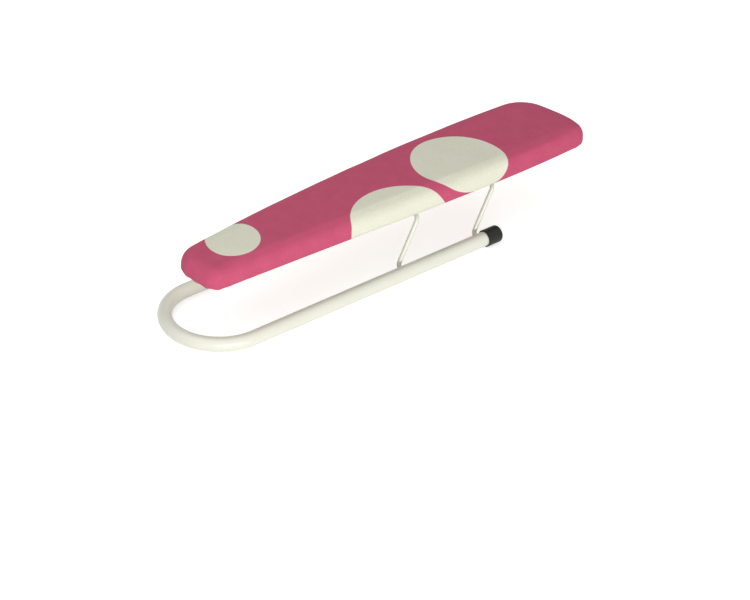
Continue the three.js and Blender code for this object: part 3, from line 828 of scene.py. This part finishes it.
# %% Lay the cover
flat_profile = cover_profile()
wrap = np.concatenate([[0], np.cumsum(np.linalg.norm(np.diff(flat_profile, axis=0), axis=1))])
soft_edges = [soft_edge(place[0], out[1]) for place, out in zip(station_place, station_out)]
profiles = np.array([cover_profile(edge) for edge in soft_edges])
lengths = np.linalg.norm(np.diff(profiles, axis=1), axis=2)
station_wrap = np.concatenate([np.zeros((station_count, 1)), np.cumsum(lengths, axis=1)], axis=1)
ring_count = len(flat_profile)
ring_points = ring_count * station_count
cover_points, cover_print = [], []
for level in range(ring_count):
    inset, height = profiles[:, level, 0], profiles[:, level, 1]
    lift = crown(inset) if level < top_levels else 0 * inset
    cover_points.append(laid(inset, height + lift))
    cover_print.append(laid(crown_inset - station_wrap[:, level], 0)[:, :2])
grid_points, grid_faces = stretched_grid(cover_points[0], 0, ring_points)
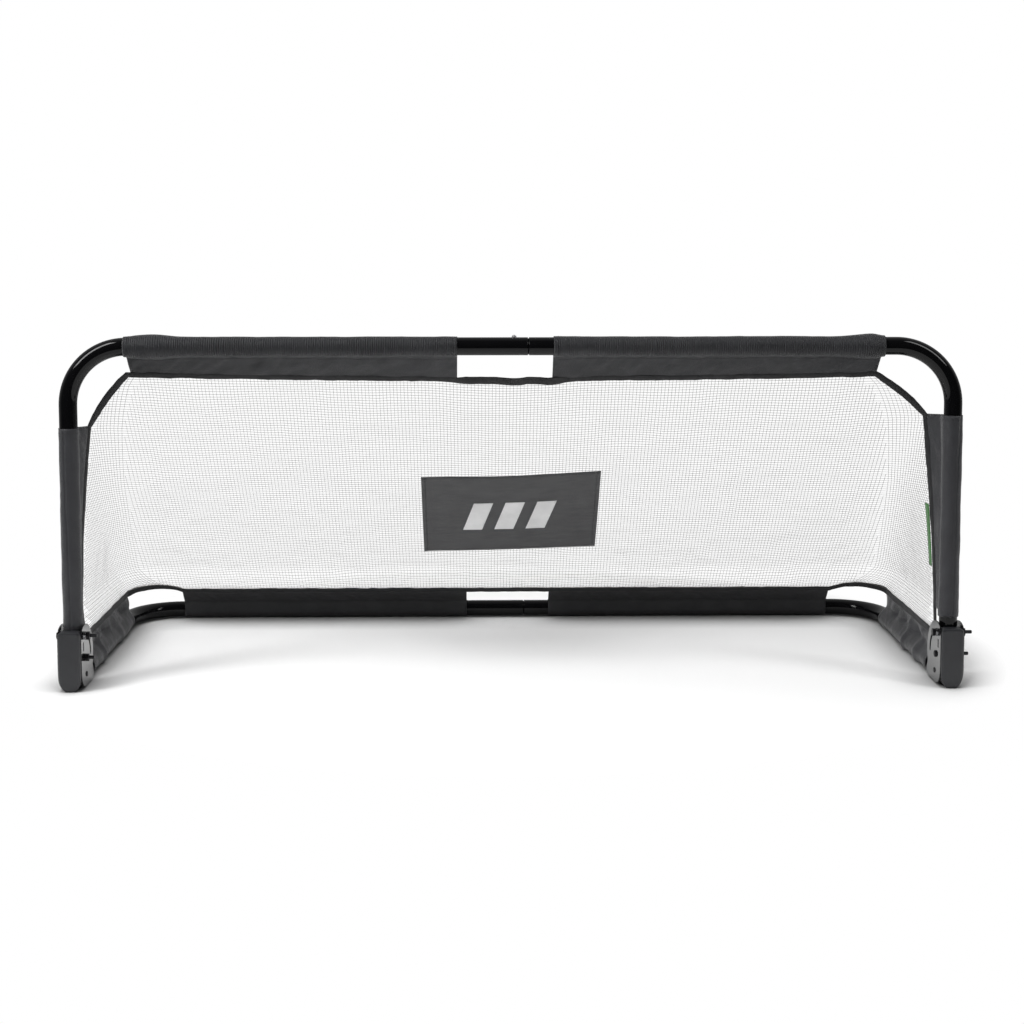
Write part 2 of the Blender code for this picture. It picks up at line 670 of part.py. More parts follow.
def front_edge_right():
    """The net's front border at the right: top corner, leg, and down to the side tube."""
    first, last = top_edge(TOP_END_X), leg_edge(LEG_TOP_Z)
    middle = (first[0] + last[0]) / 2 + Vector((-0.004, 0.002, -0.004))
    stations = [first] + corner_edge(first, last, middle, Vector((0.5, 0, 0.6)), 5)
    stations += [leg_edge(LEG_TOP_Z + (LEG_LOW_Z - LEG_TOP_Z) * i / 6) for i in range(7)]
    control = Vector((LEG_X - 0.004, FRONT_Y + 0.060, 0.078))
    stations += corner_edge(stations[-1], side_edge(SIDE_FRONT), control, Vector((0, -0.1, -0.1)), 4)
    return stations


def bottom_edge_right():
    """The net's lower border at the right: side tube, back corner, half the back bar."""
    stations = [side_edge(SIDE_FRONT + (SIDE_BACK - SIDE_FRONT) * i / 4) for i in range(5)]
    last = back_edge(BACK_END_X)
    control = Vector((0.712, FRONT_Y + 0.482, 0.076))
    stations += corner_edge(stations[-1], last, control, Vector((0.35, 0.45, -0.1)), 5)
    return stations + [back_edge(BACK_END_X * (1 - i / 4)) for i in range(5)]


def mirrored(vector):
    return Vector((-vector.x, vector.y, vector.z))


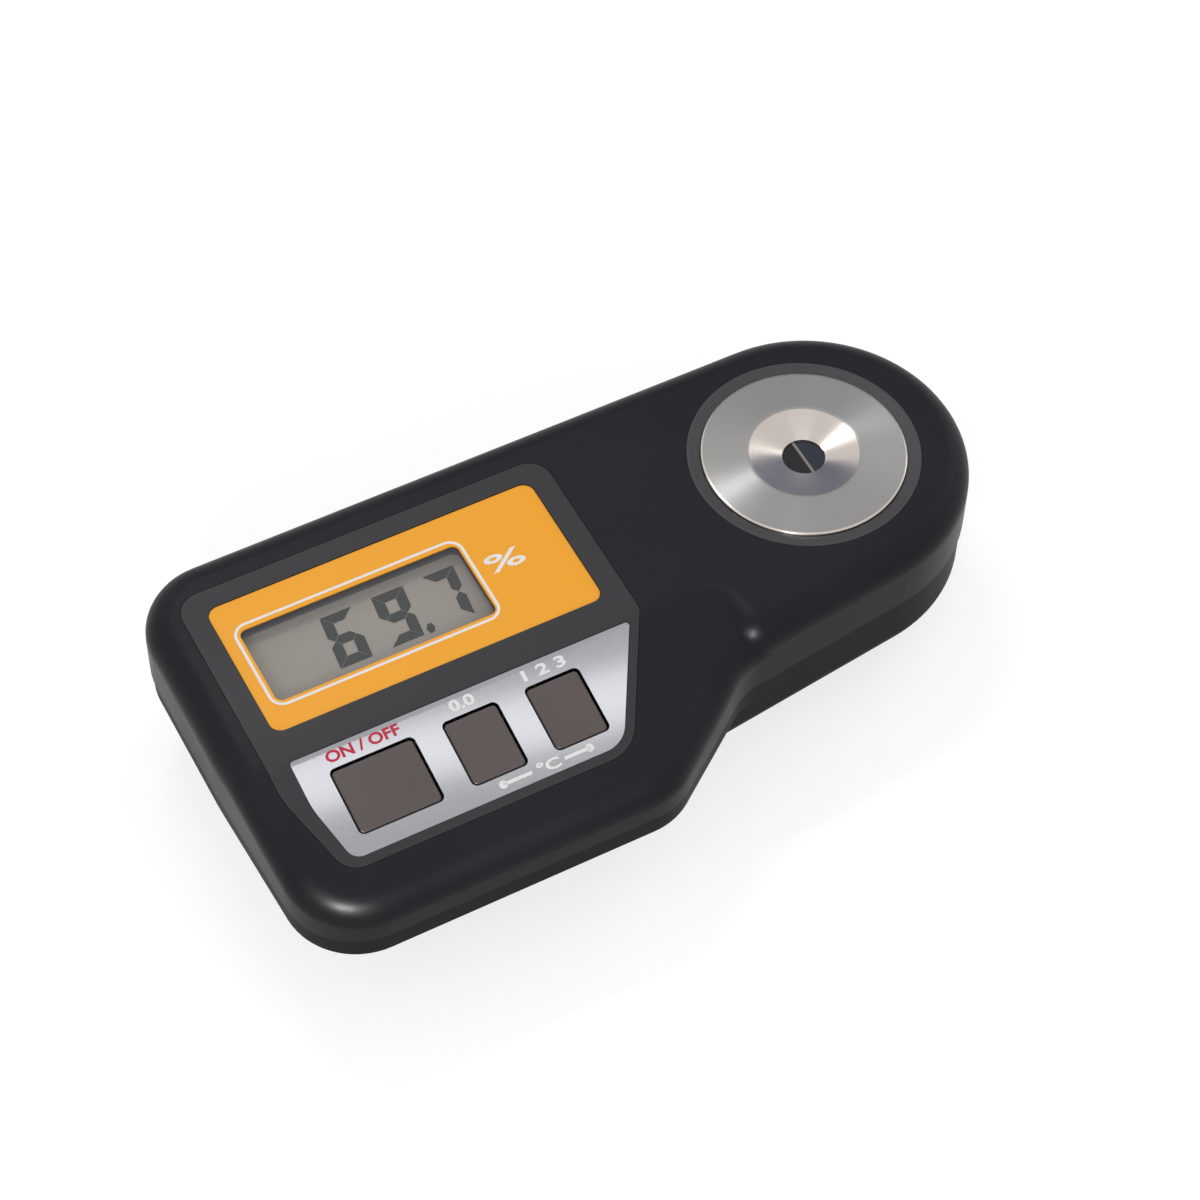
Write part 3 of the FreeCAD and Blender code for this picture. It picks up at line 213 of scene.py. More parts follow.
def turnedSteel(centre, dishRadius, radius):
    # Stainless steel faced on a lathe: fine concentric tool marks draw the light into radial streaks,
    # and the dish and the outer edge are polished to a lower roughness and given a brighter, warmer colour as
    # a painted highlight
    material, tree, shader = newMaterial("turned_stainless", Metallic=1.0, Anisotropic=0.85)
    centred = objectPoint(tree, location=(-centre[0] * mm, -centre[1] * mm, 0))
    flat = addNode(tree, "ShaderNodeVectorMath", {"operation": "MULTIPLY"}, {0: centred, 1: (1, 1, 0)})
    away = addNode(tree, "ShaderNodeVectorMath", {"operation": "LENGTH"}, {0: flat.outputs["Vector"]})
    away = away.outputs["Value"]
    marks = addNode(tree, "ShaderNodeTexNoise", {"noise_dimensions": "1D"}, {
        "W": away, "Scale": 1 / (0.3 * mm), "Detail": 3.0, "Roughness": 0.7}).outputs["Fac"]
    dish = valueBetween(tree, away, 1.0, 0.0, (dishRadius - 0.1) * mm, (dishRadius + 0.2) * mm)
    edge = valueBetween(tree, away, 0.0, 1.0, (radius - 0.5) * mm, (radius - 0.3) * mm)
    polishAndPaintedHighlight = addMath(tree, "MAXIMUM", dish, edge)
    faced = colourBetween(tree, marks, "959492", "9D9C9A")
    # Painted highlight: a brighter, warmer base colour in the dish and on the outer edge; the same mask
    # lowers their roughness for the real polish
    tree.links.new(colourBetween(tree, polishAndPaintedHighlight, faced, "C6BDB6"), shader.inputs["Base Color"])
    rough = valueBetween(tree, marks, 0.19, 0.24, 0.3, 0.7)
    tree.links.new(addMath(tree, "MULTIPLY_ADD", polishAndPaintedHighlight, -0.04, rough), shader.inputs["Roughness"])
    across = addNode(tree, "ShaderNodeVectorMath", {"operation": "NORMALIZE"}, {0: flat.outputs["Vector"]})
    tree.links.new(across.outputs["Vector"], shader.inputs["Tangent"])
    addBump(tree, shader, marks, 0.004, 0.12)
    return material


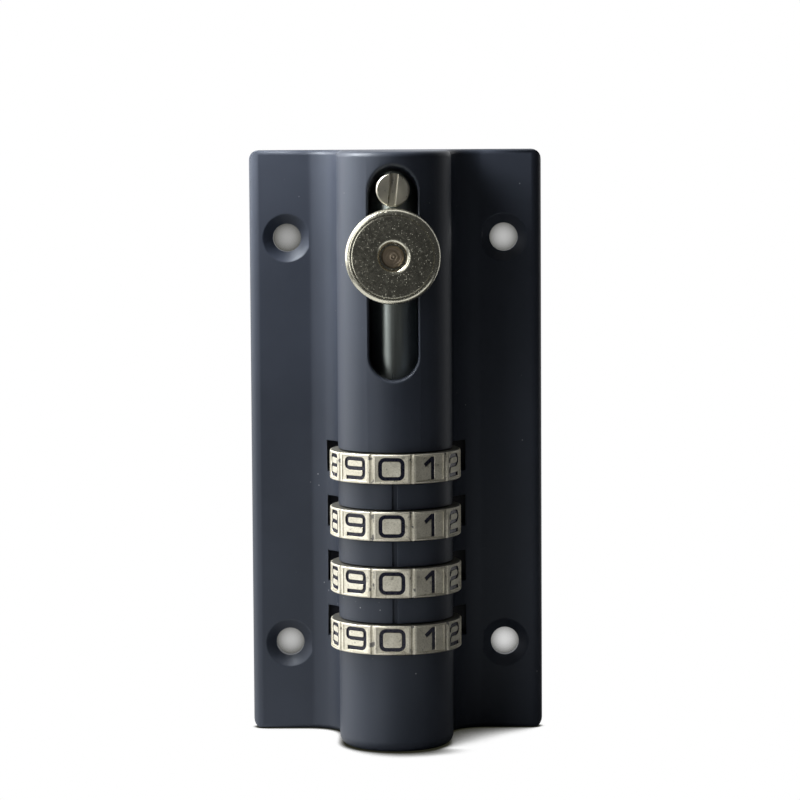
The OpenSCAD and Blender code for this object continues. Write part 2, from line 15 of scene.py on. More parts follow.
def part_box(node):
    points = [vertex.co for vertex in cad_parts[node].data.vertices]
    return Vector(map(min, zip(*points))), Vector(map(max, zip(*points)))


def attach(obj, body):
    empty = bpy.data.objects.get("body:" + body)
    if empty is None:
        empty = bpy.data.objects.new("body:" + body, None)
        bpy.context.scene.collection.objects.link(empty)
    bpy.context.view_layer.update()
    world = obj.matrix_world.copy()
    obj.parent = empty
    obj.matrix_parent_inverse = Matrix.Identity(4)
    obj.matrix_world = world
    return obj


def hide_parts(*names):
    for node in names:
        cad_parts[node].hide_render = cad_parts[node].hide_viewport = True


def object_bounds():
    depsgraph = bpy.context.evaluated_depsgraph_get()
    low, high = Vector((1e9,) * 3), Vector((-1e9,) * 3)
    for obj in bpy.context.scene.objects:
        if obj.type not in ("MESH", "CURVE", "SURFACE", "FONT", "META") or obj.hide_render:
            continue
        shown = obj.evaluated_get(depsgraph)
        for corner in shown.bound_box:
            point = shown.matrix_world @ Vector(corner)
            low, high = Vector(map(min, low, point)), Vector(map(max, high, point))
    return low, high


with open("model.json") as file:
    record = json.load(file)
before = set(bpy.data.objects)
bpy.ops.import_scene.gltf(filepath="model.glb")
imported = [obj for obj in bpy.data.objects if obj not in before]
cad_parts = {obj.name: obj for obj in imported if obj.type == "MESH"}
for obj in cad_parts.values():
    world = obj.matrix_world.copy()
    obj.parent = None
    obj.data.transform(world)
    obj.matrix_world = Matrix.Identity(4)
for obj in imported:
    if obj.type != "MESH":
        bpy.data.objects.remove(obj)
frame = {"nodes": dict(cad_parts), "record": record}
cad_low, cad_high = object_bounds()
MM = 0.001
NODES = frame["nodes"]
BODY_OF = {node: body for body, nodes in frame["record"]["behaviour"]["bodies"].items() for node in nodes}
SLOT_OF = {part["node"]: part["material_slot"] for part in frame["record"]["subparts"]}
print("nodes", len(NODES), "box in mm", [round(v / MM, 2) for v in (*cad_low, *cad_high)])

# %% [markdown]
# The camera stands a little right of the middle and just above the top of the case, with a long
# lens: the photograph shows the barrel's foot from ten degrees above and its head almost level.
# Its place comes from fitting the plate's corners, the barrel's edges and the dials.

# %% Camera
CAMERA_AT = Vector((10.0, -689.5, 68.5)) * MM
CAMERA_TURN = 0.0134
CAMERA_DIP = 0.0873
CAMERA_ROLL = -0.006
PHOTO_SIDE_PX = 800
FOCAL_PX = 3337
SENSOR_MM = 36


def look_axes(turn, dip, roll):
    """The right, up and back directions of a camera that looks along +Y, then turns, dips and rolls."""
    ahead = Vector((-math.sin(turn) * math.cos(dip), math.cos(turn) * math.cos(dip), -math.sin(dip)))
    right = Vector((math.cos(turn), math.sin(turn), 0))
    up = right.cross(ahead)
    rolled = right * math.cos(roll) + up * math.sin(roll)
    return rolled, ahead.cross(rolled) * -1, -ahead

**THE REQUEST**
Quote the entries above word for word. Leave the images out.

**SOLVED PROBLEM**
Continue the three.js and Blender code for this object: part 3, from line 828 of scene.py. This part finishes it.
# %% Lay the cover
flat_profile = cover_profile()
wrap = np.concatenate([[0], np.cumsum(np.linalg.norm(np.diff(flat_profile, axis=0), axis=1))])
soft_edges = [soft_edge(place[0], out[1]) for place, out in zip(station_place, station_out)]
profiles = np.array([cover_profile(edge) for edge in soft_edges])
lengths = np.linalg.norm(np.diff(profiles, axis=1), axis=2)
station_wrap = np.concatenate([np.zeros((station_count, 1)), np.cumsum(lengths, axis=1)], axis=1)
ring_count = len(flat_profile)
ring_points = ring_count * station_count
cover_points, cover_print = [], []
for level in range(ring_count):
    inset, height = profiles[:, level, 0], profiles[:, level, 1]
    lift = crown(inset) if level < top_levels else 0 * inset
    cover_points.append(laid(inset, height + lift))
    cover_print.append(laid(crown_inset - station_wrap[:, level], 0)[:, :2])
grid_points, grid_faces = stretched_grid(cover_points[0], 0, ring_points)
Write part 2 of the Blender code for this picture. It picks up at line 670 of part.py. More parts follow.
def front_edge_right():
    """The net's front border at the right: top corner, leg, and down to the side tube."""
    first, last = top_edge(TOP_END_X), leg_edge(LEG_TOP_Z)
    middle = (first[0] + last[0]) / 2 + Vector((-0.004, 0.002, -0.004))
    stations = [first] + corner_edge(first, last, middle, Vector((0.5, 0, 0.6)), 5)
    stations += [leg_edge(LEG_TOP_Z + (LEG_LOW_Z - LEG_TOP_Z) * i / 6) for i in range(7)]
    control = Vector((LEG_X - 0.004, FRONT_Y + 0.060, 0.078))
    stations += corner_edge(stations[-1], side_edge(SIDE_FRONT), control, Vector((0, -0.1, -0.1)), 4)
    return stations


def bottom_edge_right():
    """The net's lower border at the right: side tube, back corner, half the back bar."""
    stations = [side_edge(SIDE_FRONT + (SIDE_BACK - SIDE_FRONT) * i / 4) for i in range(5)]
    last = back_edge(BACK_END_X)
    control = Vector((0.712, FRONT_Y + 0.482, 0.076))
    stations += corner_edge(stations[-1], last, control, Vector((0.35, 0.45, -0.1)), 5)
    return stations + [back_edge(BACK_END_X * (1 - i / 4)) for i in range(5)]


def mirrored(vector):
    return Vector((-vector.x, vector.y, vector.z))


Write part 3 of the FreeCAD and Blender code for this picture. It picks up at line 213 of scene.py. More parts follow.
def turnedSteel(centre, dishRadius, radius):
    # Stainless steel faced on a lathe: fine concentric tool marks draw the light into radial streaks,
    # and the dish and the outer edge are polished to a lower roughness and given a brighter, warmer colour as
    # a painted highlight
    material, tree, shader = newMaterial("turned_stainless", Metallic=1.0, Anisotropic=0.85)
    centred = objectPoint(tree, location=(-centre[0] * mm, -centre[1] * mm, 0))
    flat = addNode(tree, "ShaderNodeVectorMath", {"operation": "MULTIPLY"}, {0: centred, 1: (1, 1, 0)})
    away = addNode(tree, "ShaderNodeVectorMath", {"operation": "LENGTH"}, {0: flat.outputs["Vector"]})
    away = away.outputs["Value"]
    marks = addNode(tree, "ShaderNodeTexNoise", {"noise_dimensions": "1D"}, {
        "W": away, "Scale": 1 / (0.3 * mm), "Detail": 3.0, "Roughness": 0.7}).outputs["Fac"]
    dish = valueBetween(tree, away, 1.0, 0.0, (dishRadius - 0.1) * mm, (dishRadius + 0.2) * mm)
    edge = valueBetween(tree, away, 0.0, 1.0, (radius - 0.5) * mm, (radius - 0.3) * mm)
    polishAndPaintedHighlight = addMath(tree, "MAXIMUM", dish, edge)
    faced = colourBetween(tree, marks, "959492", "9D9C9A")
    # Painted highlight: a brighter, warmer base colour in the dish and on the outer edge; the same mask
    # lowers their roughness for the real polish
    tree.links.new(colourBetween(tree, polishAndPaintedHighlight, faced, "C6BDB6"), shader.inputs["Base Color"])
    rough = valueBetween(tree, marks, 0.19, 0.24, 0.3, 0.7)
    tree.links.new(addMath(tree, "MULTIPLY_ADD", polishAndPaintedHighlight, -0.04, rough), shader.inputs["Roughness"])
    across = addNode(tree, "ShaderNodeVectorMath", {"operation": "NORMALIZE"}, {0: flat.outputs["Vector"]})
    tree.links.new(across.outputs["Vector"], shader.inputs["Tangent"])
    addBump(tree, shader, marks, 0.004, 0.12)
    return material


The OpenSCAD and Blender code for this object continues. Write part 2, from line 15 of scene.py on. More parts follow.
def part_box(node):
    points = [vertex.co for vertex in cad_parts[node].data.vertices]
    return Vector(map(min, zip(*points))), Vector(map(max, zip(*points)))


def attach(obj, body):
    empty = bpy.data.objects.get("body:" + body)
    if empty is None:
        empty = bpy.data.objects.new("body:" + body, None)
        bpy.context.scene.collection.objects.link(empty)
    bpy.context.view_layer.update()
    world = obj.matrix_world.copy()
    obj.parent = empty
    obj.matrix_parent_inverse = Matrix.Identity(4)
    obj.matrix_world = world
    return obj


def hide_parts(*names):
    for node in names:
        cad_parts[node].hide_render = cad_parts[node].hide_viewport = True


def object_bounds():
    depsgraph = bpy.context.evaluated_depsgraph_get()
    low, high = Vector((1e9,) * 3), Vector((-1e9,) * 3)
    for obj in bpy.context.scene.objects:
        if obj.type not in ("MESH", "CURVE", "SURFACE", "FONT", "META") or obj.hide_render:
            continue
        shown = obj.evaluated_get(depsgraph)
        for corner in shown.bound_box:
            point = shown.matrix_world @ Vector(corner)
            low, high = Vector(map(min, low, point)), Vector(map(max, high, point))
    return low, high


with open("model.json") as file:
    record = json.load(file)
before = set(bpy.data.objects)
bpy.ops.import_scene.gltf(filepath="model.glb")
imported = [obj for obj in bpy.data.objects if obj not in before]
cad_parts = {obj.name: obj for obj in imported if obj.type == "MESH"}
for obj in cad_parts.values():
    world = obj.matrix_world.copy()
    obj.parent = None
    obj.data.transform(world)
    obj.matrix_world = Matrix.Identity(4)
for obj in imported:
    if obj.type != "MESH":
        bpy.data.objects.remove(obj)
frame = {"nodes": dict(cad_parts), "record": record}
cad_low, cad_high = object_bounds()
MM = 0.001
NODES = frame["nodes"]
BODY_OF = {node: body for body, nodes in frame["record"]["behaviour"]["bodies"].items() for node in nodes}
SLOT_OF = {part["node"]: part["material_slot"] for part in frame["record"]["subparts"]}
print("nodes", len(NODES), "box in mm", [round(v / MM, 2) for v in (*cad_low, *cad_high)])

# %% [markdown]
# The camera stands a little right of the middle and just above the top of the case, with a long
# lens: the photograph shows the barrel's foot from ten degrees above and its head almost level.
# Its place comes from fitting the plate's corners, the barrel's edges and the dials.

# %% Camera
CAMERA_AT = Vector((10.0, -689.5, 68.5)) * MM
CAMERA_TURN = 0.0134
CAMERA_DIP = 0.0873
CAMERA_ROLL = -0.006
PHOTO_SIDE_PX = 800
FOCAL_PX = 3337
SENSOR_MM = 36


def look_axes(turn, dip, roll):
    """The right, up and back directions of a camera that looks along +Y, then turns, dips and rolls."""
    ahead = Vector((-math.sin(turn) * math.cos(dip), math.cos(turn) * math.cos(dip), -math.sin(dip)))
    right = Vector((math.cos(turn), math.sin(turn), 0))
    up = right.cross(ahead)
    rolled = right * math.cos(roll) + up * math.sin(roll)
    return rolled, ahead.cross(rolled) * -1, -ahead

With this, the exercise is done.